39

Once ether was everywhere. The crook of an arm, say. (Also the heavens.) It slowed the movement of the stars, told the left hand where the right hand went. Then it was gone, like hysteria, like the hollow earth. The news came over the radio. There is only air now. Abandon your experiments.


The wife wants to go to the hospital. But she does not want to have gone to the hospital. If she goes, she might not come back. If she goes, he might use it against her. But when she is alone, the objects around her bristle with intent. This is fascinating to her but it must remain a secret. She packs her daughter’s lunches and reads her to sleep. On the playground, she impersonates a reasonable mother watching her child play in a reasonable way. She goes to work, hovers above herself as she speaks about all manner of things. She is as canny as an addict. She covers up when she misspeaks. She goes to the Little Theater of Hurt Feelings once a week and talks reasonably about the future, but secretly she is squirreling away money in books and journals. She stays up half the night, her brain whirring and whirring. She looks up school calendars in other cities. She investigates the cost of cars, of heat, of health insurance. She makes a plan a, a plan b, a plan c and d and e. Of these, only one involves the husband.


Her sister listens to the story about the coffin. “Okay, remind me again why you never went out with him?” she asks.

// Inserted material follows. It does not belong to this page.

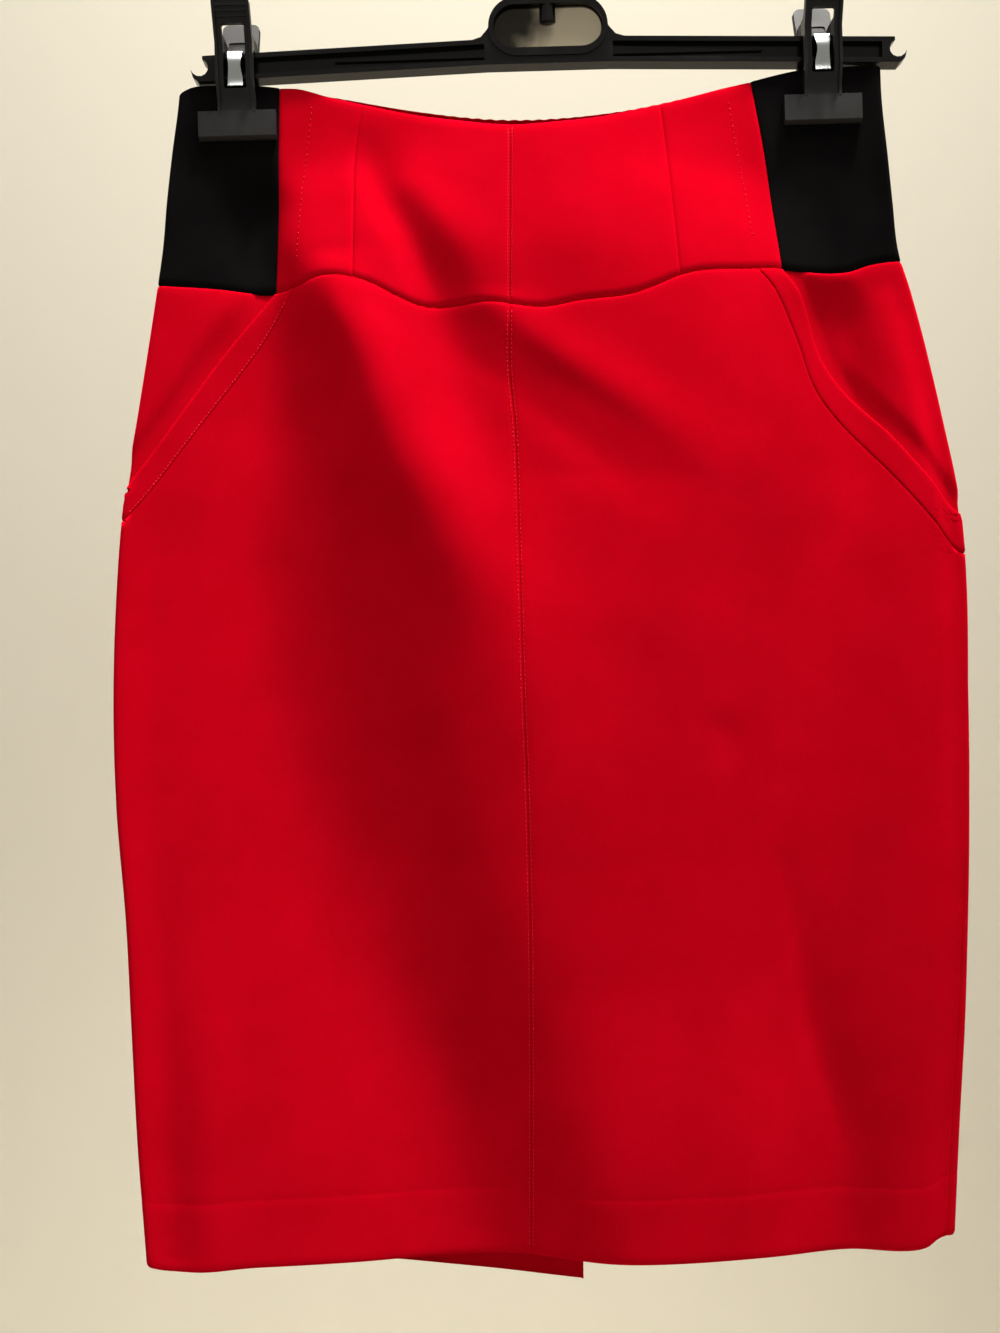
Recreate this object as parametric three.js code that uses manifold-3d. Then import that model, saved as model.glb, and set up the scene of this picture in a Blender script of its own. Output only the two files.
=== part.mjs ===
import * as THREE from "three";
import Module from "manifold-3d";

// Pencil skirt hanging from a clip hanger.
// Millimetres, X to the right, front toward minus Y, Z up.
// The origin is the underside of the hook's crown, where the rail carries it.

const CLOTH = 1.5;
const SEAM_HALF = 0.16;
const LOOP = 3.4;
const LAID = 1.8;
const LAID_BELOW = 3.1;
const LOOP_FADE = 6;
const BAND_LIFT = 0.4;
const UNDER_BAND = 1.7;
const SIDE_SEAM_BACK = -5;
const VENT_TOP = -553;
const VENT_SUNK = -568;
const VENT_OPEN = -586;
const FOOT_LEFT = -347;
const FOOT_RIGHT = -363;
const TURN_LEFT = -320;
const TURN_RIGHT = -336;
const VENT_LAP = 23;
const UNDERLAP = 1.9;

const TILT = (1.62 * Math.PI) / 180;
const HOOK_RADIUS = 20;
const WIRE = 5.2;
const BAR_DEPTH = 8;
const BAR_TOP_MID = -87.4;
const BAR_TALL = 13.8;
const BAR_SLOPE = 0.031;
const BAR_KNEE = 33;
const BAR_END = 186;
const FLANGE = 2.6;
const WEB = 2.4;
const OVAL_HALF = 32.1;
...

“I thought you wanted to be an art monster,” the husband says.


The philosopher’s sister-in-law ordered a piece of antique mourning jewelry to wear. A gold locket with a place inside to put a picture of the one who died. On the outside there is a small etched rose. But Prepare to follow is engraved on the inside of it. The nineteenth century. Jesus. Those people did not mess around.


How was the bake sale?


She sends her best friend a text. “11pm. Husband still playing video games.” There is a little ping. The husband looks at her. “You sent that to me.”


Her sister is the one who comes up with the winning plan. They should move to her ramshackle house in Pennsylvania and live there for next to nothing. The wife checks the schools. She checks the car insurance. She checks the cost of firewood. She orders beekeeping and chicken-tending books for him and starts filling out forms so they can adopt a puppy when they get there. She fact-checks an eight-hundred-page book about space aviation, then finishes all her grading for school in one fourteen-hour session.


Any flight of ideas?

Any pressured speech?

Any grandiose plans?


Nope.


People who have already moved to the country give warnings: Beware fracking. Check for ticks. Don’t get goats.


Prepare to follow, the wife thinks. The husband is hardly talking, but he packs the car to the roof and gets in.


They have told the daughter it will take four hours to get there. Every five minutes, she leans forward and asks them again. “Is it an hour? Is it an hour? Is it an hour?” And then they are there.